Re: [vpp-dev] Packet loss on use of API & cmdline

Neale Ranns (nranns) Tue, 22 Aug 2017 06:35:30 -0700

Hi Colin,

Your comments were not taken as criticism ☺ constructive comments are always 
greatly appreciated.


Apart from the non-MP safe APIs Florin mentioned, and the route add/del cases I 
covered, the consensus is certainly that packet loss should not occur during a 
‘typical’ update and we will do what we can to address it.
Could you give us* some specific examples of the operations you do where you 
see packet loss?

Thanks,
Neale

*I say us not me as I’m about to hit the beach for a couple of weeks.


From: Colin Tregenza Dancer <c...@metaswitch.com>
Date: Tuesday, 22 August 2017 at 14:24
To: "Neale Ranns (nranns)" <nra...@cisco.com>, Florin Coras 
<fcoras.li...@gmail.com>
Cc: "vpp-dev@lists.fd.io" <vpp-dev@lists.fd.io>
Subject: RE: [vpp-dev] Packet loss on use of API & cmdline

Hi neale,

Thanks for the reply, and please don’t take my comments as a criticism of what 
I think is a great project.  I’m just trying to understand whether the packet 
loss I’m observing when I do thinks like add new tunnels, setup routes, etc, is 
generally viewed as acceptable, or whether it’s an area where there is an 
interest in changing.

Specifically I’m looking at a range of tunnel/gateway applications, and am 
finding that whilst static operation is great from a packet loss perspective, 
when I add/remove tunnels, routes, etc (something which in my application is to 
be expected on a regular basis) the existing flows undergo significant packet 
loss.  For comparison, with most hardware based router/gateway this doesn’t 
occur, and existing flows continue unaffected.

Cheers,

Colin.

From: Neale Ranns (nranns) [mailto:nra...@cisco.com]
Sent: 22 August 2017 13:44
To: Colin Tregenza Dancer <c...@metaswitch.com>; Florin Coras 
<fcoras.li...@gmail.com>
Cc: vpp-dev@lists.fd.io
Subject: Re: [vpp-dev] Packet loss on use of API & cmdline

Hi Colin,

The instances of barrier syncs you have correctly identified, occur only in the 
exceptional cases of route addition/deletion and not in the typical case.
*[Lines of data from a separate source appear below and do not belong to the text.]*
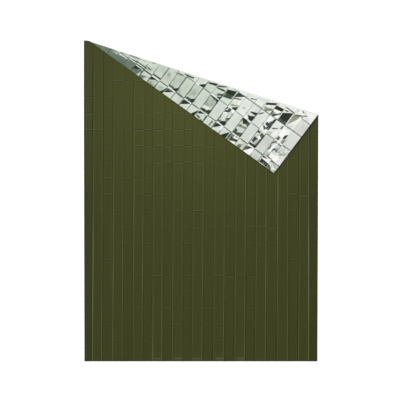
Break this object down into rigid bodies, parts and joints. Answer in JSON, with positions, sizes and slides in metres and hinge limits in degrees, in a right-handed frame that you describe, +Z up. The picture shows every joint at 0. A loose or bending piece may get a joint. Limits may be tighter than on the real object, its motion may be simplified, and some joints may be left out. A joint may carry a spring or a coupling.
{
  "type": "emergency foil blanket",
  "caption": "Open sheet of thin creased film, olive on one face and silver on the other, lying flat with one corner turned over.",
  "frame": {"origin": "on the floor under the middle of the open sheet", "axes": "+Z up, +X across the sheet, +Y along the sheet towards the end whose corner is turned over"},
  "size_m": [1.535, 2.1, 0.0222],
  "materials": {
    "olive_face": "satin olive lacquer on thin polyester film, creased",
    "silver_face": "bright vacuum-metallised film, mirror-like and crinkled"
  },
  "bodies": {
    "root": {"blanket": "olive_face"}
  },
  "joints": []
}
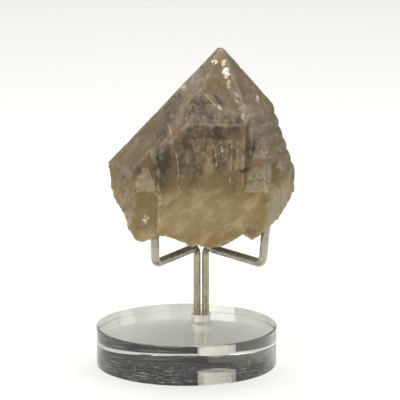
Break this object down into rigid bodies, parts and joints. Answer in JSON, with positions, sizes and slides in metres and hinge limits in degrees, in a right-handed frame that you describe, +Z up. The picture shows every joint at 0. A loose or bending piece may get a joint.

-          adj_last_lock_gone () is called when that adjacency is no longer 
required, i.e. we are removing the last route, or probably the ARP entry, for a 
neighbour we presumably no longer have
-          adj_nbr_update_rewrite_internal() is called when the adjacency 
transitions from incomplete (not associated MAC rewrite) to complete.
-          The fix for 892 occurs when a route is added that is the first to 
create a new edge/arc in the VLIB node graph. In the case of that JIRA ticket, 
it was the first recursive route. Edges are never removed, so this is a once 
per-reboot event.

But in the typical case of adding routes, e.g. a BGP/OSPF convergence event, 
the adjacencies are present and complete and the VLIB graph is already setup, 
so the routes will be added in a lock/barrier free manner.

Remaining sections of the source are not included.